Our journey towards utilizing original texts as the primary object of study in undergraduate and graduate courses began at the  senior undergraduate level.  In 1987 we read William Dunham's article A "Great Theorems" Course in Mathematics (American Mathematical Monthly 93 (1986), 808-811), in which he describes a course based on mathematical masterpieces from the past, viewed as works of art.  His ideas and materials went on to become the well known best-seller Journey Through Genius: Great Theorems of Mathematics.  We were inspired to develop a similar course, at the senior level, but with one crucial difference: Whereas Dunham presents his students with his own modern rendition of these masterpieces, our idea was to use the original texts themselves.  With assistance from New Mexico State University's honors program, dean, and mathematics department, we developed and team taught the course Great Theorems: The Art of Mathematics, and it has now found a successful and permanent niche in the university's curriculum, serving as a lively capstone course for students majoring in a number of diverse disciplines.  It is the only mathematics course certified to meet the university's "Viewing a Wider World" upper division general education requirement. Our experiences with this senior level  course convinced us that teaching with original sources could be both successful and inspiring for us and our students.  The course is described in detail in  Mathematical Masterpieces: Teaching With Original Sources (html) (or dvi or ps) (in Vita Mathematica: Historical Research and Integration with Teaching, R. Calinger (ed.), MAA, Washington, 1996, pp. 257-260). We also involved other faculty in teaching and contributing material for this course. Our four author second book Mathematical Masterpieces: Chronicles by the Explorers has emerged from this course, written with two of these colleagues at New Mexico State University, Arthur Knoebel and Jerry Lodder. 

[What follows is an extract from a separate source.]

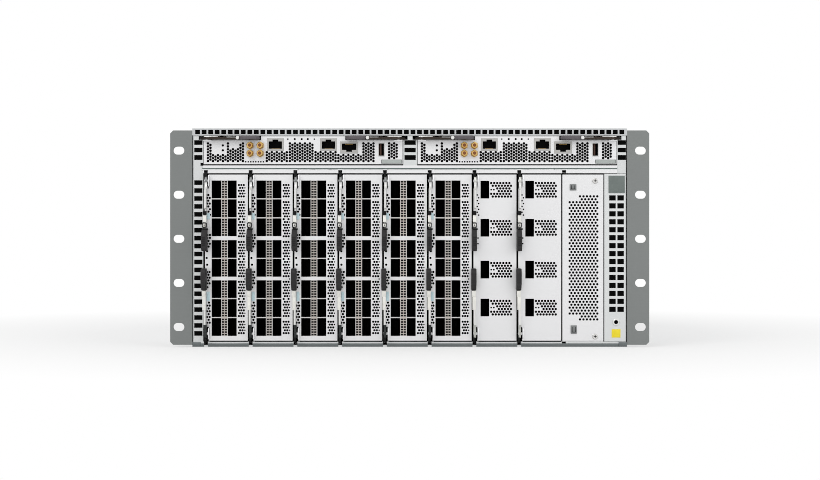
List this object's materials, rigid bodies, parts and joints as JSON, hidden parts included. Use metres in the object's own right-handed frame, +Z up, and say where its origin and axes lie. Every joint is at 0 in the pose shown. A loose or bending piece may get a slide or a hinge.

We came to believe that this approach to teaching and learning could also help provide the motivation, perspective, and overview so lacking in typical lower division courses, since it is being increasingly recognized that an historical point of view can address these deficiencies.  As Niels Henrik Abel observed: "It appears to me that if one wants to make progress in mathematics, one should study the masters and not the pupils."  We have written an article Recovering Motivation in Mathematics: Teaching with Original Sources (html)  (or dvi or ps) (UME Trends 6, September 1994) espousing our reasons and philosophy for this teaching approach. We were  inspired to try to use the study of original texts as a teaching pedagogy introducing lower division students to important currents of mathematical thought.